Jean-Jacques Girardot
Imaginaires sans Frontières, 2002
Jean-Jacques Girardot est revenu à l'écriture de science-fiction ces dernières années, après une première incursion dans le genre à la fin des années 70. Ce recueil, son premier, mêle des textes parus dans des revues et anthologies avec un bon tiers d'inédits. Sous son incarnation actuelle, Girardot est peut-être le seul auteur français (je tiens Trudel pour Canadien) à pratiquer la hard science. Plus précisément sous les auspices de l'informatique, et de suffisamment de biologie et de nanotechnologie pour permettre l'épineuse copie intégrale d'une personnalité humaine ; la situation revient dans presque tous les textes du recueil, donnée de départ ou découverte d'abîmes. On rencontre bien quelques extra-terrestres, mais, à part dans ce remake de Je suis une légende qu'est la deuxième partie de Gris et amer, ils utilisent la simulation informatique de la conscience avec le même enthousiasme que les humains. Autant dire que l'on va s'obséder sur les doubles, et sur la nature de l'identité.

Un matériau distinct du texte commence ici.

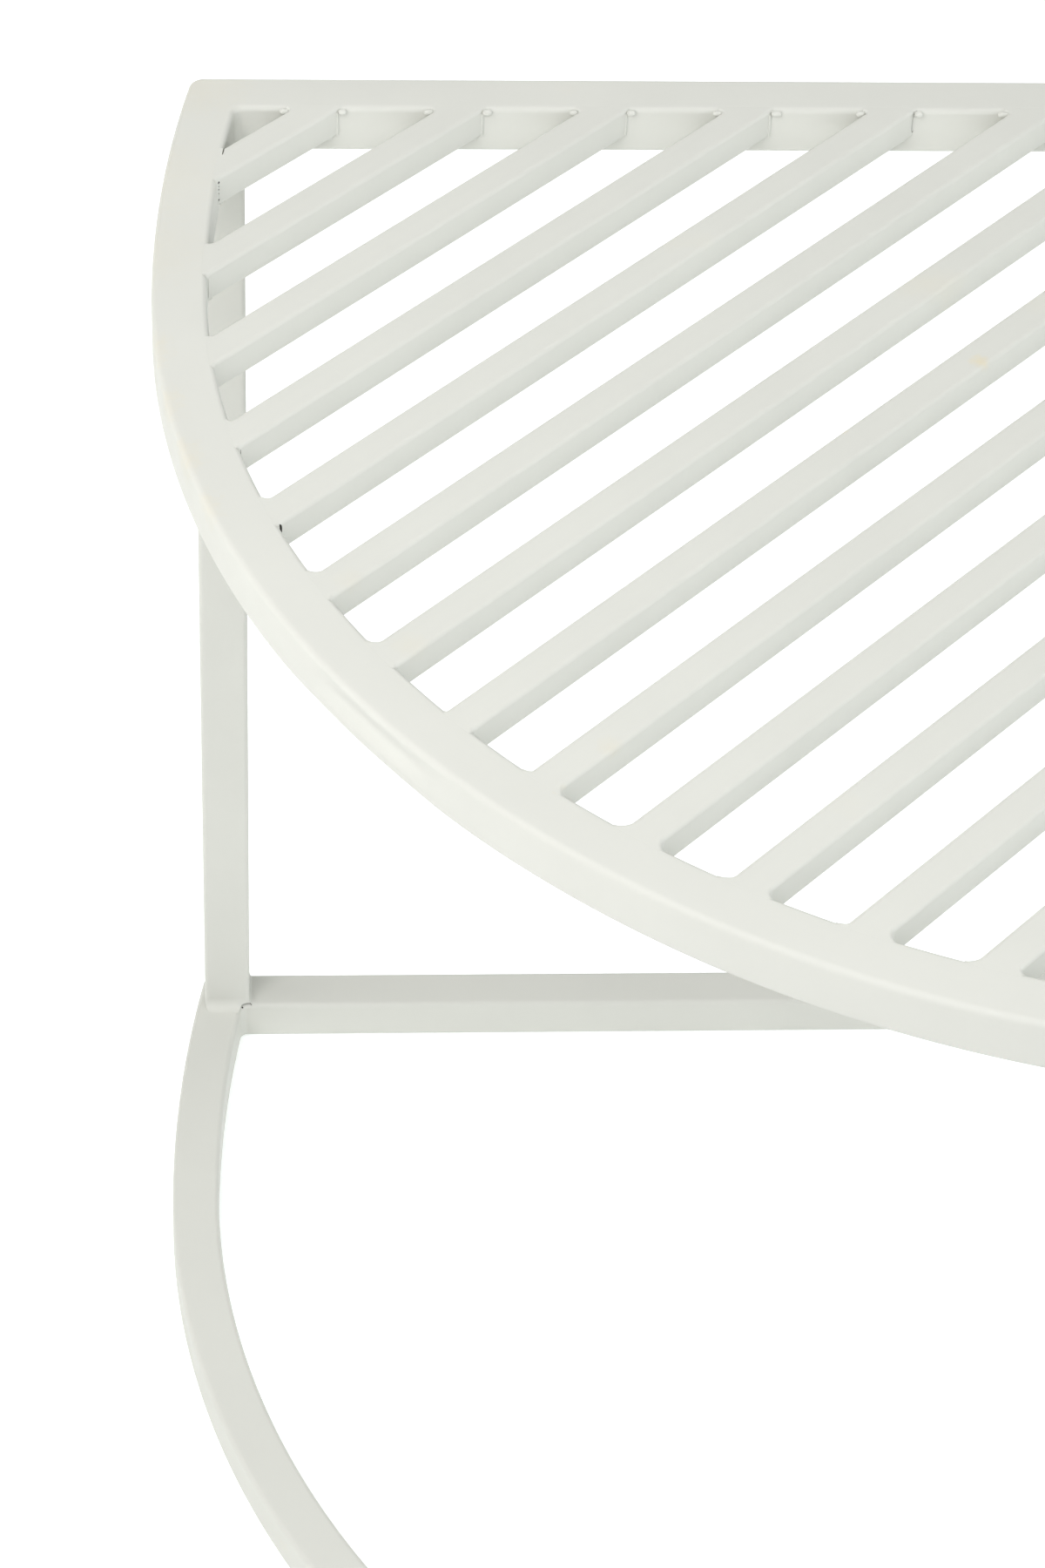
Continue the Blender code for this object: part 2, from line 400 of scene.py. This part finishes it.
def bead_shell(path, radius, rng, vertices, faces):
    """Adds a closed, slightly lumpy weld bead along a path of points."""
    direction = (path[-1] - path[0]).normalized()
    side = direction.orthogonal().normalized()
    other = direction.cross(side)
    rings = []
    for step in range(1, BEAD_CAP_STEPS):
        angle = math.pi / 2 * step / BEAD_CAP_STEPS
        rings.append((path[0] - direction * radius * math.cos(angle), radius * math.sin(angle)))
    for point in path:
        rings.append((point, radius * rng.uniform(*BEAD_LUMPS)))
    for step in range(1, BEAD_CAP_STEPS):
        angle = math.pi / 2 * step / BEAD_CAP_STEPS
        rings.append((path[-1] + direction * radius * math.sin(angle), radius * math.cos(angle)))
    first = len(vertices)
    vertices.append(tuple(path[0] - direction * radius))
    for centre, size in rings:
        for corner in range(BEAD_SIDES):
            angle = 2 * math.pi * corner / BEAD_SIDES
            vertices.append(tuple(centre + (side * math.cos(angle) + other * math.sin(angle)) * size))
    last = len(vertices)
    vertices.append(tuple(path[-1] + direction * radius))
    for corner in range(BEAD_SIDES):
        following = (corner + 1) % BEAD_SIDES
        faces.append((first, first + 1 + following, first + 1 + corner))
        for ring in range(len(rings) - 1):
            start = first + 1 + ring * BEAD_SIDES
            faces.append((start + corner, start + following, start + BEAD_SIDES + following,
                          start + BEAD_SIDES + corner))
        start = last - BEAD_SIDES
        faces.append((start + corner, start + following, last))


def straight_path(start, end, spacing):
    """Evenly spaced points from start to end, at least three."""
    steps = max(2, round((end - start).length / spacing))
    return [start.lerp(end, step / steps) for step in range(steps + 1)]


def slat_welds(name, offset, side_bead, rng):
    """The unground beads beside a slat's back end, under both ends, and in its back corners."""
    vertices, faces = [], []
    if side_bead:
        corner, _, _ = wall_hit(offset + SLAT / 2, 1)
        foot = corner - SLAT_ALONG * SIDE_BEAD_ALONG * MM - SLAT_ACROSS * SIDE_BEAD_ACROSS * MM
        low = Vector((foot.x, foot.y, SEAT_TOP - SLAT + SIDE_BEAD_LOW * MM))
        high = Vector((foot.x, foot.y, SEAT_TOP - SIDE_BEAD_HIGH * MM))
        path = straight_path(low, high, SIDE_BEAD_STEP * MM)
        bead_shell(path, SIDE_BEAD_RADIUS * MM, rng, vertices, faces)
    for end in (-1, 1):
        upper, _, outward = wall_hit(offset - SLAT / 2, end)
        lower, _, _ = wall_hit(offset + SLAT / 2, end)
        level = Vector((0, 0, SEAT_TOP - SLAT - UNDER_BEAD_DROP * MM))
        start, finish = [upper.lerp(lower, share) - outward * UNDER_BEAD_OUT * MM + level
                         for share in UNDER_BEAD_SPAN]
        path = straight_path(start, finish, UNDER_BEAD_STEP * MM)
        bead_shell(path, UNDER_BEAD_RADIUS * MM, rng, vertices, faces)
    for side, reach in CORNER_LUMPS:
        corner, wall, outward = wall_hit(offset + side * SLAT / 2, 1)
        away = wall if wall.dot(SLAT_ACROSS) * side > 0 else -wall
        slide = reach + rng.uniform(*LUMP_SLIDE)
        centre = corner + away * slide * MM - outward * LUMP_OUT * MM
        centre.z = SEAT_TOP - LUMP_DROP * MM
        half = away * rng.uniform(*LUMP_HALF) * MM
        path = [centre - half, centre, centre + half]
        bead_shell(path, LUMP_RADIUS * MM, rng, vertices, faces)
    return mesh_object(name, vertices, faces)


PORE_SIDES, PORE_RINGS = 16, 10


def ellipsoid(centre, axis, radii):
    """Closed ellipsoid with one level axis along the given direction; for cutting pores."""
    across = Vector((-axis.y, axis.x, 0))
    rounds, rings = PORE_SIDES, PORE_RINGS
    vertices = [tuple(centre - Vector((0, 0, radii[2])))]
    for ring in range(1, rings):
        polar = math.pi * ring / rings
        for corner in range(rounds):
            angle = 2 * math.pi * corner / rounds
            spread = axis * radii[0] * math.cos(angle) + across * radii[1] * math.sin(angle)
            level = Vector((0, 0, -radii[2] * math.cos(polar)))
            vertices.append(tuple(centre + spread * math.sin(polar) + level))
    vertices.append(tuple(centre + Vector((0, 0, radii[2]))))
    faces = []
    last = len(vertices) - 1
    for corner in range(rounds):
        following = (corner + 1) % rounds
        faces.append((0, 1 + following, 1 + corner))
        for ring in range(rings - 2):
            start = 1 + ring * rounds
            faces.append((start + corner, start + following, start + rounds + following,
                          start + rounds + corner))
        start = last - rounds
        faces.append((start + corner, start + following, last))
    return mesh_object("pit", vertices, faces)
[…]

Les premiers dilemmes sont très simples : une personnalité reconstituée à partir d'un homme qui n'avait jamais accepté de son vivant les copies informatiques (Sur le seuil) ; une scientifique atteinte d'une maladie incurable, survivant uniquement comme copie informatique et voulant faire reconnaître ses droits (L'Éternité, moins la vie). Girardot aime les intrigues mélodramatiques, qui font pleurer dans les vaisseaux spatiaux ; en cela, il se rapprocherait moins de Greg Egan (la référence incontournable) que de John Varley. Mais sans l'audace sentimentale et la virtuosité dans les intrigues de l'auteur américain.
Les audaces de Girardot sont autres. Un point de vue politique plus mordant, face à une société où tout devient factice, et où les êtres vivants eux-mêmes, sans être stockés sur disque dur, finissent par être traités comme des machines (l'admirable Le Mouton sur le penchant de la colline). Une compassion pour des protagonistes qui vivent dans la détresse sentimentale : Thomas dans L'Humain visible, Jean-Pierre dans Gris et amer 1 (quel démon du calembour scabreux a-t-il d'ailleurs pu pousser Girardot à poursuivre la numérotation de ce titre ?), et surtout Lucie et Simon dans la nouvelle éponyme. La commercialisation d'un amour programmé est bien l'ultime insulte que la société puisse infliger au sentiment.
Aboutissement ultime, l'idée se profile qu'on ne peut distinguer la conscience de sa simulation, de ses aspects extérieurs (cf. L'Humain visible). Dans sa post-face, peut-être trop généreusement analytique, Girardot confesse son adhésion à un culte entretenu par des enregistrements : ceux des Beatles. Son livre laisse planer le doute sur la différence fondamentale entre notre moi et les traces enregistrées qui en subsistent. Pour sa logique, et pour ses passions, il faut le lire.